## BEGIN Task material

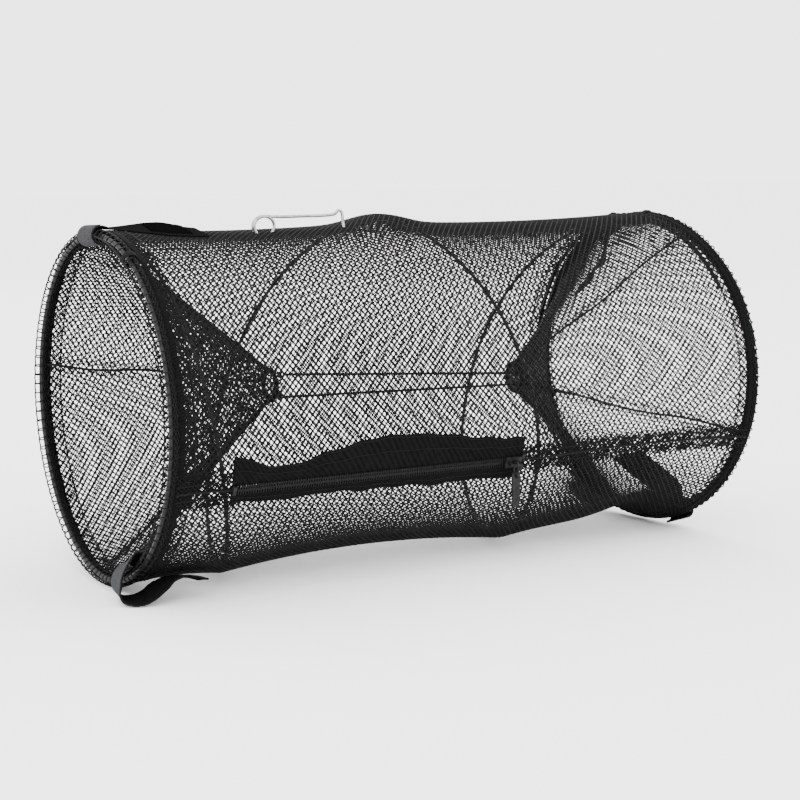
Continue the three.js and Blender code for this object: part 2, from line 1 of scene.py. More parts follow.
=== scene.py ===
"""Looks for a folding crab trap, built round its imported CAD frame.

Lengths are in millimetres and angles in degrees until a mesh is made, as in the CAD source. An angle
round the trap counts from the bottom: 90 is the near side (-Y), 180 the top and -90 the far side.
"""
import math
import bpy
import numpy as np
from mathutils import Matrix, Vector


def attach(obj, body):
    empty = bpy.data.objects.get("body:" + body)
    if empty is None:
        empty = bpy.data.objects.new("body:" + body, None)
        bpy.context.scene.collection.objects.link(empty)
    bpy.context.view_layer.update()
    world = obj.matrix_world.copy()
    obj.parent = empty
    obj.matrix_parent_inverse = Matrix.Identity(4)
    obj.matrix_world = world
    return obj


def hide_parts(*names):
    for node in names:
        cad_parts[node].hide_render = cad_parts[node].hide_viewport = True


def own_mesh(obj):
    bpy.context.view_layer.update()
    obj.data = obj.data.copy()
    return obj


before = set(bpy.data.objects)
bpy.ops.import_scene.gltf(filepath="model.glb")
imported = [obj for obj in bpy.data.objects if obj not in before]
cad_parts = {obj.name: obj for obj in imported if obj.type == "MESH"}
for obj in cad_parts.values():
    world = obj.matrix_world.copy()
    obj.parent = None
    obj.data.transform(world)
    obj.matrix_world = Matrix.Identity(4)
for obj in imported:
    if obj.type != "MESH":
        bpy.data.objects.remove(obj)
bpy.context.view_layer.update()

MM = 0.001

# ---- sizes, as in the CAD source
HOOP_RADIUS = 127.0
WIRE_RING = 122.0  # radius of the hoop wire's own line
TRAP_LENGTH = 475.0
HOOP_YAW = 6.6
COIL_RADIUS = 121.4
COIL_TURNS = 2.15
COIL_STATIONS = np.array([9, 31, 86, 155, 226, 285, 322, 388, 459, 476], float)  # at each quarter turn
NET_RADIUS = 124.8
NET_START = 3.6
NET_END_GAP = 3.8
NET_DIP_TOP = 3.0
NET_DIP_BOTTOM = 8.0
NET_DIP_SPAN = 230.0
NET_TUCK = 14.0
NET_TUCK_X = 430.0
COIL_LIFT = 6.0
COIL_LIFT_X = 226.0
SEAM_ANGLE = 70.0
ZIP_START = 44.0
ZIP_END = 277.0
SLIDER_X = 268.0
TAPE_RADIUS = 125.2
TAPE_EDGES = {  # degrees from the zipper's middle to each tape's outer edge, at even steps along it
    "upper": (10.8, 6.4, 10.6, 13.2, 12.4, 9.8, 8.0),
    "lower": (5.0, 5.3, 4.9, 5.2, 5.8, 6.0, 6.4),
}
THROAT_RADIUS = 11.0
THROATS = {"left": (132.0, 134.5), "right": (348.0, 126.0)}  # x and z of each throat's middle
FUNNEL_SEAMS = {"left": (-99.0, -4.0, 168.0), "right": (-60.0, 70.0, 158.0)}
CLIP_PLACE = np.array([121.5, -14.0, 252.3])


# ---- places
def around(x, angle, radius):
    """Points at `radius` from the trap's axis, `x` along it and `angle` round it."""
    a = np.radians(angle)
    parts = np.broadcast_arrays(x, -radius * np.sin(a), HOOP_RADIUS - radius * np.cos(a))
    return np.stack(parts, axis=-1).astype(float)


def outward(angle):
    """The direction straight out from the trap's axis at an angle."""
    return around(0.0, angle, 1.0) - np.array([0, 0, HOOP_RADIUS])


def unit(v):
    return v / np.maximum(np.linalg.norm(v, axis=-1, keepdims=True), 1e-9)


def yaw_offset(angle, radius=HOOP_RADIUS):
    """How far the right hoop's plane stands beyond the trap's length at an angle."""
    return math.tan(math.radians(HOOP_YAW)) * radius * np.sin(np.radians(angle))


def spline(p0, p1, p2, p3, t):
    """A smooth curve from p1 to p2, shaped by the points before and after; t runs from 0 to 1."""
    bend = 2 * p0 - 5 * p1 + 4 * p2 - p3
    twist = 3 * (p1 - p2) + p3 - p0
    return p1 + 0.5 * t * (p2 - p0 + t * (bend + t * twist))


def through_stations(values, position):
    """A smooth curve through values spaced evenly, read at positions counted in spacings."""
    i = np.clip(np.floor(position).astype(int), 0, len(values) - 2)
    near = (values[np.clip(i + k, 0, len(values) - 1)] for k in (-1, 0, 1, 2))
    return spline(*near, position - i)


def coil_x(turns):
    return through_stations(COIL_STATIONS, np.asarray(turns, float) * 4)


def coil_lift(x, angle):
    """How far the coil holds the netting up at a place, where it stands proud on top."""
    from_top = np.asarray(angle, float) % 360 - 180
    return COIL_LIFT * np.exp(-(((x - COIL_LIFT_X) / 26) ** 2) - (from_top / 36) ** 2)


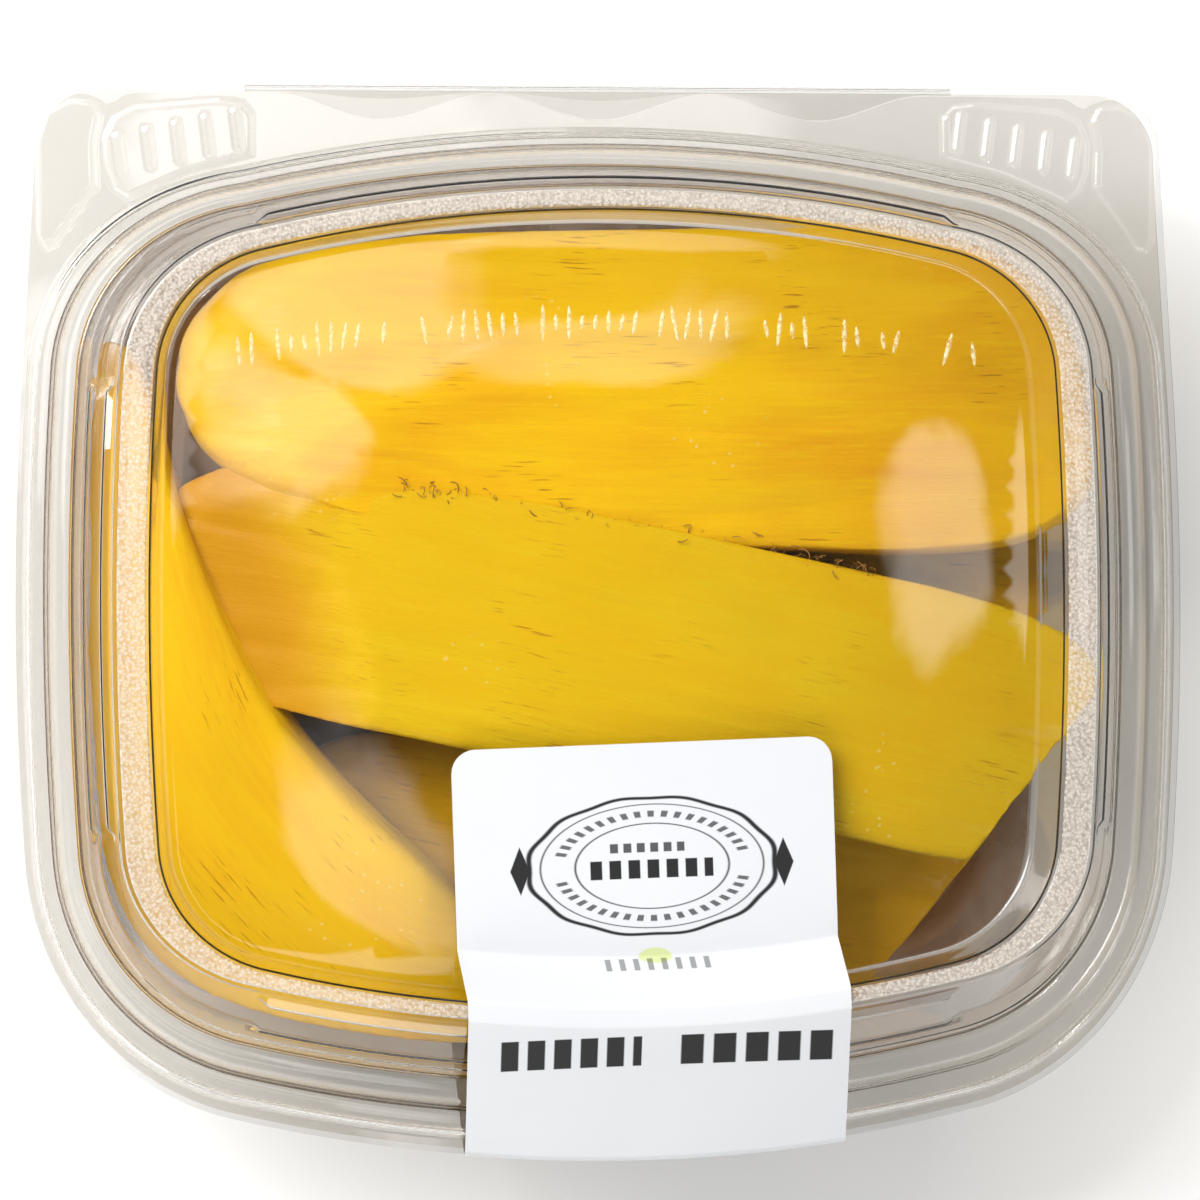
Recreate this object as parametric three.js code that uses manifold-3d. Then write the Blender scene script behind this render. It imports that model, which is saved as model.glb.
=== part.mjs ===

## END Task material

■ Directions for this task: Every line from the one holding "Recreate this object" through the final line of the listing must be echoed exactly; leave out all other lines.

■ Output:
Recreate this object as parametric three.js code that uses manifold-3d. Then write the Blender scene script behind this render. It imports that model, which is saved as model.glb.
=== part.mjs ===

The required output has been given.